Высоко поднявшись над навесными бойницами и крутыми, покрытыми шифером крышами крепости, в воздух взлетала узкая белая мраморная башня — когда-то в прошлом многие капитаны вели свои корабли, ориентируясь на Белую Башню Имблевика.
И в эту Белую Башню, нависавшую на серым морем льда, вернулась королева, чтобы плакать. Вместе с ней там были только вдовы моряков, погибших на войне, несколько мудрых людей и предсказателей. С момента трагедии она никогда не входила в комнату Совета, оставив управление островом нескольким генералам, вернувшимся с войны.
Из них всех особенно выделался один, которого все называли губернатор, хотя у него было и имя, Рута Ханиш, и его распоряжения немедленно становились абсолютным законом, а личная охрана железной рукой правила городом.
Сейчас правительство острова только раз в месяц узнавало хоть что-то о своем монархе, когда один из предсказателей спускался с белой башни, выходил на балкон и оттуда объявлял народу о том, что они увидели в будущем такого, что могло бы помочь Галастре.
В последний раз прорицатель появился два месяца назад.
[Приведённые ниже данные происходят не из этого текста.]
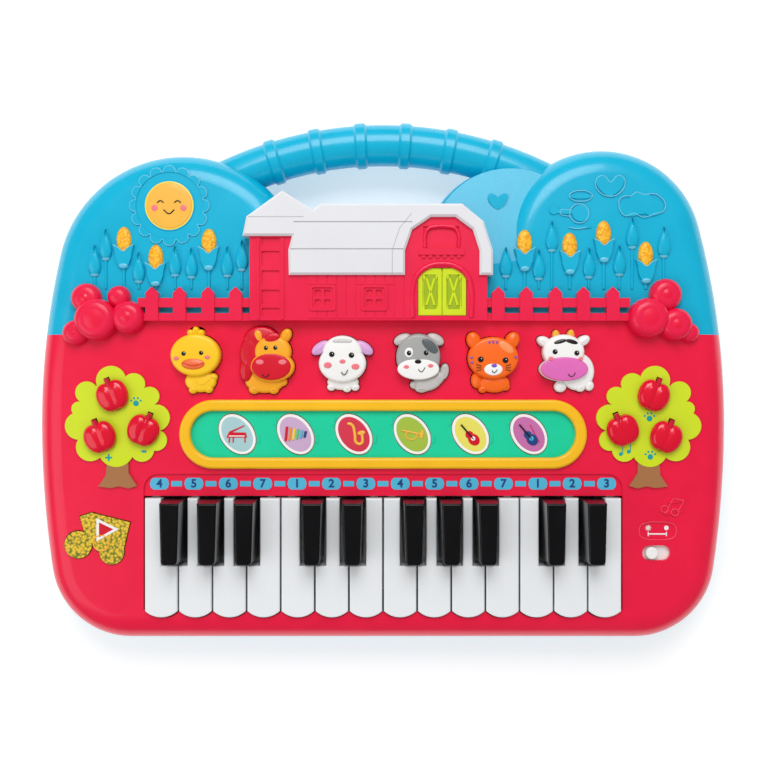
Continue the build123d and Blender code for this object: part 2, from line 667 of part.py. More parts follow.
def header_plan():
    """Shallow strip behind the keys that carries their numbers."""
    with BuildSketch() as plan:
        with Locations((0, (KEY_REAR_Y + HEADER_Y) / 2 - 1)):
            Rectangle(2 * KEY_BED_X + 2 * KEY_GAP, HEADER_Y - KEY_REAR_Y + 2)
        fillet(plan.vertices().group_by(Axis.Y)[-1], HEADER_CORNER)
    return plan.sketch


def switch_slot(length, width):
    """Rounded slot at the power switch."""
    with BuildSketch() as plan:
        with Locations(SWITCH_CENTRE):
            SlotOverall(length, width)
    return plan.sketch


def switch_label():
    """Sunken capsule that carries the power marks."""
    with BuildSketch() as plan:
        with Locations(SWITCH_LABEL_CENTRE):
            SlotOverall(*SWITCH_LABEL)
    return plan.sketch


def door_plan(grow=0.0):
    """Outline of the barn doors, round at the top corners."""
    with BuildSketch() as plan:
        with Locations(DOOR_CENTRE):
            Rectangle(DOOR_SIZE[0] + 2 * grow, DOOR_SIZE[1] + 2 * grow)
        fillet(plan.vertices().group_by(Axis.Y)[-1], DOOR_ROUND + grow)
    return plan.sketch


# ================================================================ front cover
button_plans = [ovals(flat(animal(name)), BUTTON_GAP) for name in ANIMALS]
button_plans += [apple_plan(place, BUTTON_GAP) for place in apple_places()]
button_plans += [pad_plan(index, BUTTON_GAP) for index in range(PAD_COUNT)]
button_plans.append(note_plan(BUTTON_GAP))
button_plans.append(switch_slot(*SWITCH_SLOT))

with BuildPart() as front_cover:
    add(upper_solid)
    add(upper_hollow, mode=Mode.SUBTRACT)
    add(sky_zone, mode=Mode.SUBTRACT)
    add(prism(key_opening(), PARTING_Z, FACE_Z + 1), mode=Mode.SUBTRACT)
    add(prism(header_plan(), HEADER_Z, FACE_Z + 1), mode=Mode.SUBTRACT)
    add(prism(stadium(), PANEL_SEAT_Z, FACE_Z + 1), mode=Mode.SUBTRACT)
    add(prism(switch_label(), FACE_Z - 0.6, FACE_Z + 1), mode=Mode.SUBTRACT)
    for plan in button_plans:
        add(prism(plan, CEILING_Z - 1, FACE_Z + 1), mode=Mode.SUBTRACT)
    # Ribs under the ceiling hold the rod that the keys turn on.
    with BuildSketch(Plane.YZ):
        with Locations((RAIL_Y, (RIB_BOTTOM_Z + CEILING_Z) / 2)):
            Rectangle(RIB_DEPTH, CEILING_Z - RIB_BOTTOM_Z)
        with Locations((RAIL_Y, RAIL_Z)):
            Circle(RAIL_RADIUS, mode=Mode.SUBTRACT)
    ribs = extrude(amount=RIB_WIDTH / 2, both=True, mode=Mode.PRIVATE)
    for x in RAIL_RIBS:
        add(ribs.moved(Location((x, 0, 0))))
    # Walls that line the key opening.
    with BuildSketch(Plane.XY.offset(LINING_BOTTOM_Z)):
        add(box_plan(-LINING_X, LINING_X, KEY_TIP_Y - LINING_GAP - WALL, KEY_REAR_Y))
        add(
            box_plan(-LINING_X + WALL, LINING_X - WALL, KEY_TIP_Y - LINING_GAP, KEY_REAR_Y + 1),
            mode=Mode.SUBTRACT,
        )
    extrude(amount=CEILING_Z - LINING_BOTTOM_Z + 0.5)
    add(prism(ovals(FACE_OVALS), FACE_Z - EMBOSS, FACE_Z + EMBOSS))
    add(boss_tubes(SCREW_POINTS_FRONT, BOSS_MEET_Z, CEILING_Z, SCREW_RADIUS, SCREW_TIP_Z + 1))
save(front_cover.part, "front_cover")

# ================================================================ sky cover
with BuildPart() as sky_cover:
    add(upper_solid)
    add(slope_solid)
    add(bar_solid)
    add(grip_rings())
    add(above_parting, mode=Mode.INTERSECT)
    add(upper_hollow, mode=Mode.SUBTRACT)
    add(slope_hollow, mode=Mode.SUBTRACT)
    add(bar_hollow, mode=Mode.SUBTRACT)
    add(sky_zone, mode=Mode.INTERSECT)
    # Sun with a scalloped rim.
    with BuildSketch(Plane.XY.offset(EMBOSS_FOOT_Z)):
        with Locations(SUN):
            Circle(SUN_RING)
            with PolarLocations(SUN_RING, SUN_LOBES):
                Circle(SUN_LOBE)
    extrude(amount=FACE_Z + EMBOSS - EMBOSS_FOOT_Z)
    with BuildSketch(Plane.XY.offset(FACE_Z + EMBOSS)):
        with Locations(SUN):
            Circle(SUN_RING + 0.6)
            Circle(SUN_DISC, mode=Mode.SUBTRACT)
    extrude(amount=-0.5, mode=Mode.SUBTRACT)
    # Corn, buds and the little pictures are raised from the face.
    add(prism(ovals(CLOUD + HELICOPTER + BIG_HEART), EMBOSS_FOOT_Z, FACE_Z + EMBOSS))
    for x, y, half_width, half_depth, lean in SKY_OVALS:
        add(pebble(x, y, half_width, half_depth, lean, FACE_Z - 1, FACE_Z + EMBOSS, 0.3))
    add(prism(ovals(SLOPE_OVALS), SLOPE_OVAL_Z - EMBOSS, SLOPE_OVAL_Z + EMBOSS))
    add(boss_tubes(SCREW_POINTS_SKY, BOSS_MEET_Z, CEILING_Z, SCREW_RADIUS, SCREW_TIP_Z + 1))
save(sky_cover.part, "sky_cover")

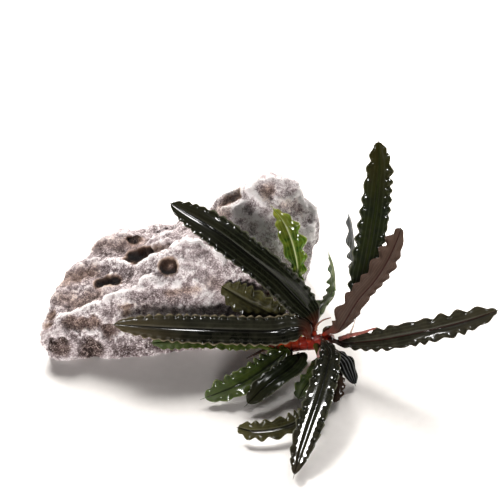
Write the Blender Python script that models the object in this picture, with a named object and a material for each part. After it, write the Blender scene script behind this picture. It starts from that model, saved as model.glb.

Он говорил об ужасных, внушающих страх знаках, которые увидел в небесах: узенький полумесяц находится в созвездии Ориона, а Орион, Великий Охотник, символизирует нестабильность и изменчивость. И вот предсказание: враги, Живые Мертвецы из Оссии, скоро будут здесь, пройдя по льду, и весь народ-воин Галастры погибнет, смерть окутает его своим саваном. С того времени ни один предсказатель больше не появлялся. Теперь только кучка горожан, одетых в изодранные меха, несмотря на пронзительный ветер собирались перед башней, надеясь, что какой-нибудь мудрец появится снова, с новостями получше.
Вечером, через два дня после того, как Гарн и Фазад пустились в путь с побережья Суррении, одинокий стражник стоял на городской стене, глядя на порт. Толстый черный иней покрывал укрепления, которые были почти пусты: один-единственный сторожевой огонь горел на вершине круглой башни, нависавшей над главными воротами. Замерзшее море простиралось от порта до невидимого побережья Суррении. В такую погоду ничего не было ценнее дров. Каждый день множество горожан отправлялись через ворота к раздавленным корпусам судов, волоча за собой сани. И весь день из порта доносился звук раскалываемых на дерево балок и шпангоутов. Ближе к вечеру они возвращались обратно с санями, нагруженными деревянными обломками того, что раньше было могучим флотом Галастры. Стражники не мешали им. Они сами время от времени отправлялись в порт за деревом для костров. Больше никто не входил и не выходил из города за весь день. И час назад стражники закрыли огромные двойные ворота. Теперь на стене оставался один-единственный человек, и только вой ветра нарушал мертвящую тишину.